Imagine the following scenario.
You’re standing at the fast food counter, you’ve placed your order and the clerk tells you that your total comes to $7.89.
You pay, take your food and then sit down to enjoy another example of fine American trans-fat free cuisine.
You’ve only taken several bites when someone in a logo emblazoned T shirt appears, pulls your tray out from under you and informs you that in order to get it back, you have to pony up another five bucks.
You pay, whereupon your tray is returned to you.
At least once or twice more during the course of your meal, at random times, you are asked, in mid bite, to cough up another buck or two. Your instinct, of course, is to protest, but a quick glance around the splendor of the clown themed dining room tells you that everyone is in the same boat, so you grumble and you grimace, but you fork it over.
Oh, pish tosh, you say, enough of this silly scenario… that would never happen.
What kind of fool would do business with someone who did business like that?
Turns out…
You and me.
Assuming, of course, that, like me, you have cable.
We pay a monthly fee (excessive, to be sure, but that’s another time and another blog) for the “privilege” of having hundreds of hours of programming pumped into our home.
And put aside the fact that we can’t even order the combo we want. We have to order the combos that are available. (“…Uh, no, sorry, you can’t get just the ten or so channels you really care about, you have to get, and pay for, seventy one other channels that you’ll never spend more than a moment surfing through…”).
Then, there are the commercials.
Admittedly, many cable channels are commercial free.
Like HBO and Showtime, among others.
Though commercial free is a relative and misleading term because even these channels do commercials for their own product.
Oh, and these channels are also “premium channels”.
Meaning you want em, they cost extra, (“…Oh…you wanted KETCHUP with your fries…that’ll be extra….”)
Okay. So now you’ve paid for your cable twice, if not three times.
The original monthly fee.
The “premium” channel fee.
And the third?
Well, let’s be generous and ignore the fact that HBO and Showtime, et al, do their own commercials.
There is yet an insidious little “fee” that I could easily persuade the judge of all things television constitutes a third charge.
The infamous, and more and more commonly seen, pop-up.
“Whatcha you mean, Willis?…Pop ups are those annoying little interruptions of my day on the PC, not the TV!”
Guess again, gang.
Dozens of channels do it, but the world gold medallist at it is TNT.
Check me out when you’re done here, but, for now, just think back.
You’re watching Law and Order.
So far, you’ve only seen the “who got it” segment and the opening credits.
But you think you recognize one of the guest stars and, now, are hooked, because you want to check out the “guest starring” credits after the first commercial break comes and goes.
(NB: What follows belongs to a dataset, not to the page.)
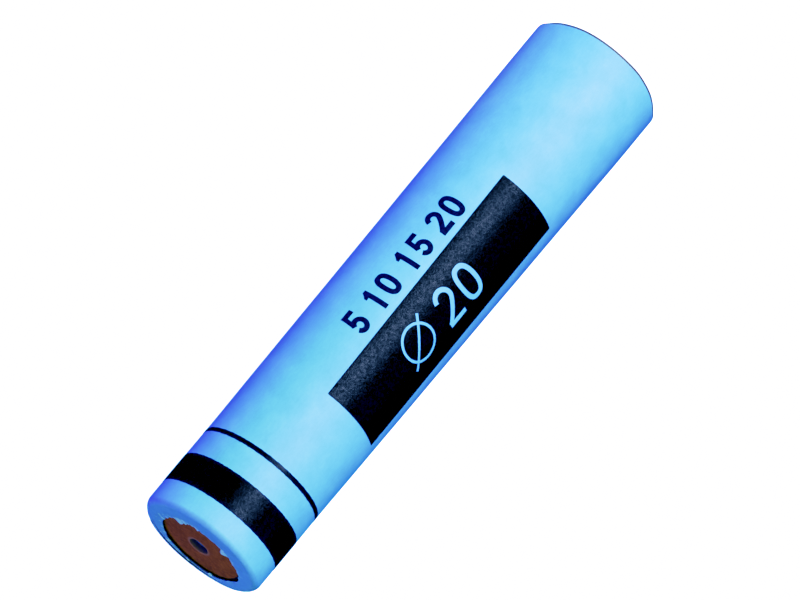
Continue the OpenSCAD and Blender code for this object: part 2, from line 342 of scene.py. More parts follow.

The first commercial break comes and goes
The program returns.
You resume your interest in who did what to who and will Jack McCoy make the case against them, but moreover, have eyes locked like a laser on the bottom of the screen to see if that guest star is, in fact, the actor you thought you saw in the “who got it” segment.
But, you’re never going to know.
Because you can’t see who that actor is.
Because there is a huge POP UP ADVERTISING the OTHER SHOWS that TNT is hyping at any given time at the bottom of your screen.
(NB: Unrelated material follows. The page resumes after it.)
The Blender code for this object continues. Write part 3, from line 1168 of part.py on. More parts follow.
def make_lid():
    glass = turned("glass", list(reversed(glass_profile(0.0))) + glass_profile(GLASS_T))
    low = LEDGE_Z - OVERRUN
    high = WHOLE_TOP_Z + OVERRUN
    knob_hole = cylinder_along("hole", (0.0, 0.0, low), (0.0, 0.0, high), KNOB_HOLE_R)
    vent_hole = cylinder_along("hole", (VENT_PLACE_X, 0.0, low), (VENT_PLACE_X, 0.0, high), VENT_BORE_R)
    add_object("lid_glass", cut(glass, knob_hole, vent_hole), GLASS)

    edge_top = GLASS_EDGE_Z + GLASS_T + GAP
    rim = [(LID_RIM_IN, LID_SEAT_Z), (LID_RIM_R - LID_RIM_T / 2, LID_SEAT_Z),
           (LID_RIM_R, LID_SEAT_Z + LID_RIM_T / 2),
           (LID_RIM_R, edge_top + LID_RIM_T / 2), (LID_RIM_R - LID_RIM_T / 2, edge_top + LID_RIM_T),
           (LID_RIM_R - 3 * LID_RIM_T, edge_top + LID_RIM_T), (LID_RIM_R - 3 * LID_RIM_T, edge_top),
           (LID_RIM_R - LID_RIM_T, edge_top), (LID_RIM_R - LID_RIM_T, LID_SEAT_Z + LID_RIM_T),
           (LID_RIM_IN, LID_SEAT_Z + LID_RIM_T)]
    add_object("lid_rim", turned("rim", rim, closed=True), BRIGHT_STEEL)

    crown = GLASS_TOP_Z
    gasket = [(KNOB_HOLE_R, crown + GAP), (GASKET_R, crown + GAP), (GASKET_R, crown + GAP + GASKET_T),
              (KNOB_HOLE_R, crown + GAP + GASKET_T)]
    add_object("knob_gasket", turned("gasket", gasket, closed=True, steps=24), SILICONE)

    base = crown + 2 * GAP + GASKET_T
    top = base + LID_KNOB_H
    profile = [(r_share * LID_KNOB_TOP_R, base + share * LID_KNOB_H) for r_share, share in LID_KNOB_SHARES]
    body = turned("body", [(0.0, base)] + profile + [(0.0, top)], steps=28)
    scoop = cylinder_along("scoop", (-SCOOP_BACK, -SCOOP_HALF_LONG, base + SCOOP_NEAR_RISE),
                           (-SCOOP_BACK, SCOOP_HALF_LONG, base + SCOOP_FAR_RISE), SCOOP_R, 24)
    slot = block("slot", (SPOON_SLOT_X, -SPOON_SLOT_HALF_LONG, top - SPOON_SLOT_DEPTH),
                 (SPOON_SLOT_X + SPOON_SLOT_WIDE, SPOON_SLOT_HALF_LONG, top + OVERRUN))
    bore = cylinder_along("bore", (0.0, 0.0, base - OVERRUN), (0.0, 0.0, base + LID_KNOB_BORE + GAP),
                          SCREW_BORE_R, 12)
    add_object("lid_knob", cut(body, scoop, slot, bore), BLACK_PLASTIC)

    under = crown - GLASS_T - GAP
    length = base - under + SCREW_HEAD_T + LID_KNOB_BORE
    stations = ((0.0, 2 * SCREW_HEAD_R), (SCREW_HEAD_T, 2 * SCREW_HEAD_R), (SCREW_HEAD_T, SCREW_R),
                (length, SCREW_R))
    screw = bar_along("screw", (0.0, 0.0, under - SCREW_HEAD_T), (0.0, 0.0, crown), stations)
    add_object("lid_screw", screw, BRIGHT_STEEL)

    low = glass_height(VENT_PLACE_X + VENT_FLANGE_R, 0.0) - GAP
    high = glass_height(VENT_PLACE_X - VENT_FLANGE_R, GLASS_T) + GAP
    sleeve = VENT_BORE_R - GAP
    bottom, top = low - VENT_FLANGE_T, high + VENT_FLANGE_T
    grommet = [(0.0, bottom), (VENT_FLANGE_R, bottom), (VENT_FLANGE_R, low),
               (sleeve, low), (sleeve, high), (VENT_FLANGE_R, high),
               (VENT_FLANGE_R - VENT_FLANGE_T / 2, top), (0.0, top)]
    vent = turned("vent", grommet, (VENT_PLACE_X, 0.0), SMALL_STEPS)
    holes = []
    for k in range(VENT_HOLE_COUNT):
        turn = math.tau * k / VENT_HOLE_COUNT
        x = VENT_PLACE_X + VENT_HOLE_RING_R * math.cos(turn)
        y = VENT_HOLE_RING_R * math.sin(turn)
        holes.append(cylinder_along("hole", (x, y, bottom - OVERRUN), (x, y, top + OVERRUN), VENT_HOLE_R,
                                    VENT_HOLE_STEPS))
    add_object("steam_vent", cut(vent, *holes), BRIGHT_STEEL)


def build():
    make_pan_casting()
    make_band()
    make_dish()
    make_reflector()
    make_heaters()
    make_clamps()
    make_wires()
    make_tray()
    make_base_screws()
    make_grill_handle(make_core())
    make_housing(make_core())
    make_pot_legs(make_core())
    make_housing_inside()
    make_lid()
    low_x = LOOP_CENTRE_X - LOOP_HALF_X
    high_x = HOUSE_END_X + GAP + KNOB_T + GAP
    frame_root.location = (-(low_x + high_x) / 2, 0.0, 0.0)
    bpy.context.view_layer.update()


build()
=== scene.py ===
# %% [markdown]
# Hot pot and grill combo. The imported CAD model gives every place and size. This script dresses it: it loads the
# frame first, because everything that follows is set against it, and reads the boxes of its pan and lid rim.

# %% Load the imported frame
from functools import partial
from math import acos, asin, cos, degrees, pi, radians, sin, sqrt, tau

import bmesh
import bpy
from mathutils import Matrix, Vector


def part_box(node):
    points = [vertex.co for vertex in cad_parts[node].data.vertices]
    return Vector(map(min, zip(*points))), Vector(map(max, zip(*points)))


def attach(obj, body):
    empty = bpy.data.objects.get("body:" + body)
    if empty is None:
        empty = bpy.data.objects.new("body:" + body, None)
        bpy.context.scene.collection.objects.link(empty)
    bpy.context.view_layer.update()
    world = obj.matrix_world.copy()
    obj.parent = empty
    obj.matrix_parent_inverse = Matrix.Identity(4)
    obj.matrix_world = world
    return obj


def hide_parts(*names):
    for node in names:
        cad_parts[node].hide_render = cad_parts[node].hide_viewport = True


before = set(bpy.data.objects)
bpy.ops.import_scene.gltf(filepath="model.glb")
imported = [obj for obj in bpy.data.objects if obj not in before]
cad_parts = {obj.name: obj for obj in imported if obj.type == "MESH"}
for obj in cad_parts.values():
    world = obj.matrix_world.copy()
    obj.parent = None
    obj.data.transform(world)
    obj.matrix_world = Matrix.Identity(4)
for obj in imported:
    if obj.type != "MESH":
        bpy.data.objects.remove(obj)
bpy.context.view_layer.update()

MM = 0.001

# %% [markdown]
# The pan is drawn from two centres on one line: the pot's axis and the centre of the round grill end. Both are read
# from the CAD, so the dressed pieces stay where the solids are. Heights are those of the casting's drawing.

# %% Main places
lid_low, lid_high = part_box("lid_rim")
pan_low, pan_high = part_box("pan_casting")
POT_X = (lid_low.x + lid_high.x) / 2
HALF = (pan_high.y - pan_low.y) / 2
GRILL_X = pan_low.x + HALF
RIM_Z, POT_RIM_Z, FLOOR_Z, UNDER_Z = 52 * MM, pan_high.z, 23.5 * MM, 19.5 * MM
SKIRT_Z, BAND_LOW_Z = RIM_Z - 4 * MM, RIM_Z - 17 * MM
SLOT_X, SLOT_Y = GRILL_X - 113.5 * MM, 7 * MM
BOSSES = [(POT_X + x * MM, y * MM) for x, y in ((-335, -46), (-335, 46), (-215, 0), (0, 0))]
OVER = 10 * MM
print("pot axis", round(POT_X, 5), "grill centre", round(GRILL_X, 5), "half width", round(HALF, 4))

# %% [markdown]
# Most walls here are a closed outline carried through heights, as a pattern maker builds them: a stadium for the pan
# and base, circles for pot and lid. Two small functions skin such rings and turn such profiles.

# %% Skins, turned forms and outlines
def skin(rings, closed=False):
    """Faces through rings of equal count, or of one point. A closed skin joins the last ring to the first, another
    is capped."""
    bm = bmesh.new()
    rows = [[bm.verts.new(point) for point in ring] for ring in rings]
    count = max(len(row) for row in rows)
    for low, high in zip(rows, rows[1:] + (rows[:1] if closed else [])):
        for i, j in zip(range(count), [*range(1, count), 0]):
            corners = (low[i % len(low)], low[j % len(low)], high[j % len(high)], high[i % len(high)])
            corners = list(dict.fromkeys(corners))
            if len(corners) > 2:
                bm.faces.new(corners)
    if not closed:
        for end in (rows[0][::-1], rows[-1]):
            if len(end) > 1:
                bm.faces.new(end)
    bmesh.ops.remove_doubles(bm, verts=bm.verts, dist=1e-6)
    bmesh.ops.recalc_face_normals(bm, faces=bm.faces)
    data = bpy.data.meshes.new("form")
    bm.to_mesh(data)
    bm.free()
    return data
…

And it’s BLOCKING THE OPENING CREDITS of the SHOW YOU’RE WATCHING!
Congrats.
You have now officially paid three times for the same cable.
And you’re not even getting what you paid for.
Imagine reading “The Da Vinci Code” and just as you get to the “oh my, gosh, Jesus was …….” part, you realize that you’re not gonna find out what Jesus was.
Because that paragraph at the bottom of the page is covered up by an ad for Dan Brown’s other book or books.
You’d have that pesky paperback back to Barnes and Noble for a refund in a heartbeat, wouldn’t you?
But we just sit and wait out the hype for “The Closer” or “Raising The Bar” while it gets the hell out of the way of the program that we paid to watch.
I’ve lived long enough to know that nothing can, or will, be done about it.
It’s the Golden Rule.
“He who has the gold, makes the rules.”
And in this case, the cable company has the gold.
And the only way to get it is to play by their rules.
Thing is…I wish every once in a while, they’d send somebody from the cable company by to knock on my door and hold a gun on me while they took my money.
I still wouldn’t be able to see who that guest star was.
But, boy, what a fun story I’d have to tell.